Car au diable la méfiance, on est ici au pays des flatteurs. Jean-Michel a réfléchi et fini par envoyer promener tous les coincés « je conçois que certains, habitués à ce que le foot féminin passe après, aient pu imaginer que ce n’était pas une bonne chose.

En fait, c’était très valorisant pour Hervé et pour nous. » D’où vient cet étrange retournement? Qui est ce « nous » dont parle le grand leader? S’agit-il des 200.000 licenciées de la fédération française? Des joueuses des équipes féminines? Des fédérations africaines? Quand les mêmes arguments (« l’image du football féminin ») servent en même temps à défendre une thèse (ne pas le prêter) et son contraire (le prêter) c’est que le langage ne sert plus à grand chose et que le sophisme est de sortie.

Deux idées contradictoires ne peuvent pas être vraies en même temps.

Posons les choses franchement: prêter un sélectionneur à une ancienne colonie française pour « l’aider » dans une passe difficile, est-ce un signe d’amitié ou de défiance?

Deuxième interrogation: pourquoi cette idée serait à la fois géniale pour le football féminin mais impensable pour le football masculin?

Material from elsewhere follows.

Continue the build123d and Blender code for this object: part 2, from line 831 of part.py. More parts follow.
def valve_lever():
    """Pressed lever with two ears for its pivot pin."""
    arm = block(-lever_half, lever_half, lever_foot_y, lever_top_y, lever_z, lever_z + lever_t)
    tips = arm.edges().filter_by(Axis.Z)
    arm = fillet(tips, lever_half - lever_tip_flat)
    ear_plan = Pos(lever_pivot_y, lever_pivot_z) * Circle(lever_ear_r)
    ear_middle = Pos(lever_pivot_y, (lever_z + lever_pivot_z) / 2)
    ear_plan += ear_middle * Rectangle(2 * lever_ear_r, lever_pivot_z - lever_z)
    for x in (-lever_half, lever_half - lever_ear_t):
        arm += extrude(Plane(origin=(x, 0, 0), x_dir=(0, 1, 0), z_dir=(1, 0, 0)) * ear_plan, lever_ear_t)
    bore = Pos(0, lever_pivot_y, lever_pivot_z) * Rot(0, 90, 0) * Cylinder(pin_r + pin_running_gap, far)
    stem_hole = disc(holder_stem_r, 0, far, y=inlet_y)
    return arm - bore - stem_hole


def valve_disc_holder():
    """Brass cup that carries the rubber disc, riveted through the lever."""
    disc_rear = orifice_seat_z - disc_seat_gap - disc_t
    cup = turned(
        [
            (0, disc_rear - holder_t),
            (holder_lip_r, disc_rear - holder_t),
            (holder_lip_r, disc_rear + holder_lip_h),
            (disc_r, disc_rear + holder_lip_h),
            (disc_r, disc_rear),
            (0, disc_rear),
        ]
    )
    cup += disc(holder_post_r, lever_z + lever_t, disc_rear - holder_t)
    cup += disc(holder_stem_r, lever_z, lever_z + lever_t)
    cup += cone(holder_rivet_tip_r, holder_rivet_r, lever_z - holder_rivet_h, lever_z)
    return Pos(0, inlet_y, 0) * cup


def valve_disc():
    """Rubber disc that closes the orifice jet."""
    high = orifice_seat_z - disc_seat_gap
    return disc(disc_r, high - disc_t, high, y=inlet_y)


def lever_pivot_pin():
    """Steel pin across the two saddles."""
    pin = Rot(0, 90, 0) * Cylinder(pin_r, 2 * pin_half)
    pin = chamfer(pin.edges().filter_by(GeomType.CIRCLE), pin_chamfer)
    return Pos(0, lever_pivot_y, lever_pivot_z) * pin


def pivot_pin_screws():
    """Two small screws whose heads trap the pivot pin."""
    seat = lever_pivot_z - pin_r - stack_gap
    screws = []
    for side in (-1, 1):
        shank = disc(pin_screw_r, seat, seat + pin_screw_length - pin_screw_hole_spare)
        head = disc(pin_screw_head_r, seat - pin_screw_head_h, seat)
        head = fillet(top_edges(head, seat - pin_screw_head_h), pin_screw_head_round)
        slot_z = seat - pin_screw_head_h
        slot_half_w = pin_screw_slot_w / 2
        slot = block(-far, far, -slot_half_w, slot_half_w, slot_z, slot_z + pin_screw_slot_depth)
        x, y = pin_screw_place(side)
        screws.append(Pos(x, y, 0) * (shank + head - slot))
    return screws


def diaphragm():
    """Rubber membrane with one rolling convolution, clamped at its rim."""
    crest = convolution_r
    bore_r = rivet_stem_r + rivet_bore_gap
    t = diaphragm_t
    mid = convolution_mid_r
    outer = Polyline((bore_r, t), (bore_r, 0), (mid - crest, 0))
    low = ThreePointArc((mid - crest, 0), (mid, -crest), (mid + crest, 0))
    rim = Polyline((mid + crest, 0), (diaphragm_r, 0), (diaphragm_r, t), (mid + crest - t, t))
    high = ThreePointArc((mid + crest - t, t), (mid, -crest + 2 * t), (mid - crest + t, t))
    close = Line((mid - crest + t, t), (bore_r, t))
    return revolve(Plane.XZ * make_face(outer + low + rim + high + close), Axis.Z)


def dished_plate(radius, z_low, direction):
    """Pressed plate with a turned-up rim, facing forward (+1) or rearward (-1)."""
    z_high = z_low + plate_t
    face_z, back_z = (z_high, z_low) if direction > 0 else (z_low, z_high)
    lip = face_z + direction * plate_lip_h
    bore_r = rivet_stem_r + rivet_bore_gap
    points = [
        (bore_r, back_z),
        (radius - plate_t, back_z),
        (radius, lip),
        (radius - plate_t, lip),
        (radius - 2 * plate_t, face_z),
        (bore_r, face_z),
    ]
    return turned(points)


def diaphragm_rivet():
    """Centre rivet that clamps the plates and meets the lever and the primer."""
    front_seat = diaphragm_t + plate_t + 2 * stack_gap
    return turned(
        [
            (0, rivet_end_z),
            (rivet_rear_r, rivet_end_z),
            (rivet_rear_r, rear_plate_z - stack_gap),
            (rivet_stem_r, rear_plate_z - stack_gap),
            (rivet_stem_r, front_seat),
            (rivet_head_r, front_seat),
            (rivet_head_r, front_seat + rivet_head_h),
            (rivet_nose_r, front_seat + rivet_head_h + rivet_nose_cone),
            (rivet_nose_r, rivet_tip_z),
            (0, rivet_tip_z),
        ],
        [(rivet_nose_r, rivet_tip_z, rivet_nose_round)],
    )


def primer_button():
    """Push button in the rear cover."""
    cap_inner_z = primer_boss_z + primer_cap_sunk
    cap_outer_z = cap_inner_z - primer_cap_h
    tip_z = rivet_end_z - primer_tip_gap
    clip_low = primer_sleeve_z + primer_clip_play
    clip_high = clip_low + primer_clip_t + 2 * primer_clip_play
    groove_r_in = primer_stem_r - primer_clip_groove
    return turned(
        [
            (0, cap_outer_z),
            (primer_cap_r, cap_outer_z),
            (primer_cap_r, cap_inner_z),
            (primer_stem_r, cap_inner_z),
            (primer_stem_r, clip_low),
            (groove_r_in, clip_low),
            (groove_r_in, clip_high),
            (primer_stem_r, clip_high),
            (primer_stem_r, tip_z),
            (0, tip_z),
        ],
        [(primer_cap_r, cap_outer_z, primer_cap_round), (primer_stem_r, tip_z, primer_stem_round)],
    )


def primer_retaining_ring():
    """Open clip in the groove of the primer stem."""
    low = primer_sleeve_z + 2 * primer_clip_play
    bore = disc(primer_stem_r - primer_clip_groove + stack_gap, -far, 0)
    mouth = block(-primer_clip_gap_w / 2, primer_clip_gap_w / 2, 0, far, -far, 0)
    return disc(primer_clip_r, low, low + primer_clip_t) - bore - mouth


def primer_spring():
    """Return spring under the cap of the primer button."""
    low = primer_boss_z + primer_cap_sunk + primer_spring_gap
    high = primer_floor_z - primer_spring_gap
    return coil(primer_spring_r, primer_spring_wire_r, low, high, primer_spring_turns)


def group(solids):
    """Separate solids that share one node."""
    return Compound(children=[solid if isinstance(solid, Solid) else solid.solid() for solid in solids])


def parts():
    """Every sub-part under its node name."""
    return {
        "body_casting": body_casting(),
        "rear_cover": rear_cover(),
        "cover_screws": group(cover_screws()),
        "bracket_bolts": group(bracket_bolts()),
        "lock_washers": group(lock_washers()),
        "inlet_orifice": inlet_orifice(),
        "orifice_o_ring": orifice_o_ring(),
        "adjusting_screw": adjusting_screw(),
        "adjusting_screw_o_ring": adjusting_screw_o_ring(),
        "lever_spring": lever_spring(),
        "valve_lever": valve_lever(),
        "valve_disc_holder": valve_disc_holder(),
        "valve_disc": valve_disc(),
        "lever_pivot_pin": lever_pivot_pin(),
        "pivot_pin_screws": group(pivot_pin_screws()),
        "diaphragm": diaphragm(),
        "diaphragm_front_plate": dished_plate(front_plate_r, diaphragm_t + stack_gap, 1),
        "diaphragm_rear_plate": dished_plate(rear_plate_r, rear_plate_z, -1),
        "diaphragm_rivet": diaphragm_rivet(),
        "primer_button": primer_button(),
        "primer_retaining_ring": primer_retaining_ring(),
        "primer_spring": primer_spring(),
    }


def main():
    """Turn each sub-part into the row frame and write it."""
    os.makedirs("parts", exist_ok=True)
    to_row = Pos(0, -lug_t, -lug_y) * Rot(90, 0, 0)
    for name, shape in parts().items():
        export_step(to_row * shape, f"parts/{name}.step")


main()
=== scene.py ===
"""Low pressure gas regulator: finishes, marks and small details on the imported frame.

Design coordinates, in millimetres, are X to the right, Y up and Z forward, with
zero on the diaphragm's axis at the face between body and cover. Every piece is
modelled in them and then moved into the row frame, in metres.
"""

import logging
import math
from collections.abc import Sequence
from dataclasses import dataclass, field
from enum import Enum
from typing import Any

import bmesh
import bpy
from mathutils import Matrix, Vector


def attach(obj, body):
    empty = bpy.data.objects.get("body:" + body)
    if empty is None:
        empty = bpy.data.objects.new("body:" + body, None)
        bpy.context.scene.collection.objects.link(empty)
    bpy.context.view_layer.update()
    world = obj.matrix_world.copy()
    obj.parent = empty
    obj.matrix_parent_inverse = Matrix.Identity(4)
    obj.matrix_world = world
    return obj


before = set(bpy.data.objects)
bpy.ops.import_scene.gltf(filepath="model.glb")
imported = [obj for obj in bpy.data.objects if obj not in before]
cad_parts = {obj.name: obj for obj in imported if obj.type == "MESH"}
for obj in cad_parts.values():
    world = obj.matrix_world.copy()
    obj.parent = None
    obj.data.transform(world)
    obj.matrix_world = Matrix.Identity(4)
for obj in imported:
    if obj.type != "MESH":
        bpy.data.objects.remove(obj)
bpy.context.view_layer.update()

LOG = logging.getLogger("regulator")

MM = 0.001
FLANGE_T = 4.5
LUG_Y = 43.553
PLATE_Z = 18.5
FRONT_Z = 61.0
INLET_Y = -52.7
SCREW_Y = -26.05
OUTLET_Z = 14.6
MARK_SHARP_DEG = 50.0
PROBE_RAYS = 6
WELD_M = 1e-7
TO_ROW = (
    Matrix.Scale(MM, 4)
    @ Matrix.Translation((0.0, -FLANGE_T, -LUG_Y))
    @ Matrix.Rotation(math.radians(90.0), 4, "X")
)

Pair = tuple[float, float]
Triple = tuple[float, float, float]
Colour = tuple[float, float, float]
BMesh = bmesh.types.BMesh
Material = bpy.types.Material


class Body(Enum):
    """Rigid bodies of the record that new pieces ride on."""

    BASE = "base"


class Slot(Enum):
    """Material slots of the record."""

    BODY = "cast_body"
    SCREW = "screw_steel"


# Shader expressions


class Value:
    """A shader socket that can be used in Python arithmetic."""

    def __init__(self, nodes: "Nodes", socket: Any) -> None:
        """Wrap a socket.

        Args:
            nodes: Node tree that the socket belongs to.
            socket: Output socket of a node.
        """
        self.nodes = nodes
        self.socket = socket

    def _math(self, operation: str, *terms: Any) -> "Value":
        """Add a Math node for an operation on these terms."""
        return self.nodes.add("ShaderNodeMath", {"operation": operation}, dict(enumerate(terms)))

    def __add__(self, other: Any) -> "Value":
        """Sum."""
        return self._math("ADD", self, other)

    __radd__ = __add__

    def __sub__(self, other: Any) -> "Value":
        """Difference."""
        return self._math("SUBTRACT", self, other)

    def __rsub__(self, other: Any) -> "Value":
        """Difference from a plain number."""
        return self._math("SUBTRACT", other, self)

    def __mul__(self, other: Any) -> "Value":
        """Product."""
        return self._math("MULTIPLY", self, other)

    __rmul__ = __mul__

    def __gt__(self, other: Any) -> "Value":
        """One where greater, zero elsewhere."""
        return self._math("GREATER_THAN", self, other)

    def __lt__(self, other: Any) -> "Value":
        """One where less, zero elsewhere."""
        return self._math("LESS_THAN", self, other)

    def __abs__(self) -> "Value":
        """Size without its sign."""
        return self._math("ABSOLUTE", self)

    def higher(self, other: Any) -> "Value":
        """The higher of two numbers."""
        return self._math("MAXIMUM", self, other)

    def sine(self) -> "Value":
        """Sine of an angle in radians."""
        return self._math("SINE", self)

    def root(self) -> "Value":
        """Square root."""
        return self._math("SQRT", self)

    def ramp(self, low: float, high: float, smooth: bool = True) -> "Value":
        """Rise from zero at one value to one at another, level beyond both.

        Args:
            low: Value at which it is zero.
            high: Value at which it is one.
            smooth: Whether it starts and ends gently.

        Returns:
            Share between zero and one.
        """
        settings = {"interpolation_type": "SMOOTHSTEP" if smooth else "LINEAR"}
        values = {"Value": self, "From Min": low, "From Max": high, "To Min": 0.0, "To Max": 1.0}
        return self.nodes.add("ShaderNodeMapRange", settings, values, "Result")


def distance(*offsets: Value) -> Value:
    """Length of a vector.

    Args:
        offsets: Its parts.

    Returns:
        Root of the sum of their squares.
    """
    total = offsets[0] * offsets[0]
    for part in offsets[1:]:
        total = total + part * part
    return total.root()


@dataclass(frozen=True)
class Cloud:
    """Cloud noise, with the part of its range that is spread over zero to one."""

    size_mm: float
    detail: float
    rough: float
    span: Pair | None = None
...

Troisième interrogation: comment se fait-il qu’un sélectionneur en poste se sente obligé de répondre favorablement à l’appel d’un chef de gouvernement étranger en pleine compétition? Politiquement, c’est impardonnable. Et pourtant, cette position a bien été défendue pendant une après-midi entière.

Tout un fromage

Au fond, ce qui frappe dans cette affaire, c’est la déconnexion complète entre la responsabilité qui a été confiée (mener la sélection nationale féminine aux JO de Paris) et la légèreté avec laquelle une tentative de débauchage intempestif (et provisoire) d’un gouvernement étranger a été validée. Que les choses soient très claires.

N’importe quelle fédération est fondée à vouloir débaucher un employé d’une autre fédération si elle le trouve compétent. C’est le jeu du marché, admettons. La requête ivoirienne, quoiqu’hétérodoxe, n’est pas la plus inhabituelle.

Ce qui est en revanche beaucoup plus étonnant, voire inquiétant, c’est le pouvoir aveuglant de la flatterie sur un employé destiné à mener un groupe vers des objectifs élevés. Rappelons qu’en juin 2018, Julen Lopetegui est débarqué par son président de la Fédération à quelques jours d’un mondial pour avoir eu le tort de signer un contrat l’engageant avec le Real Madrid à la fin de la compétition.

On peut discuter de la brutalité de la décision, assez peu de son fondement. Il était question de défendre l’autorité d’une fédération et l’exemplarité du comportement d’un sélectionneur qui, de toute évidence, n’avait plus envie d’être là. « J’aurais adoré mais le destin en a choisi autrement. » se justifie maintenant maître Renard. Tout flatteur vit aux dépens de celui qui l’écoute.

Cette leçon aurait mieux valu un fromage sans doute.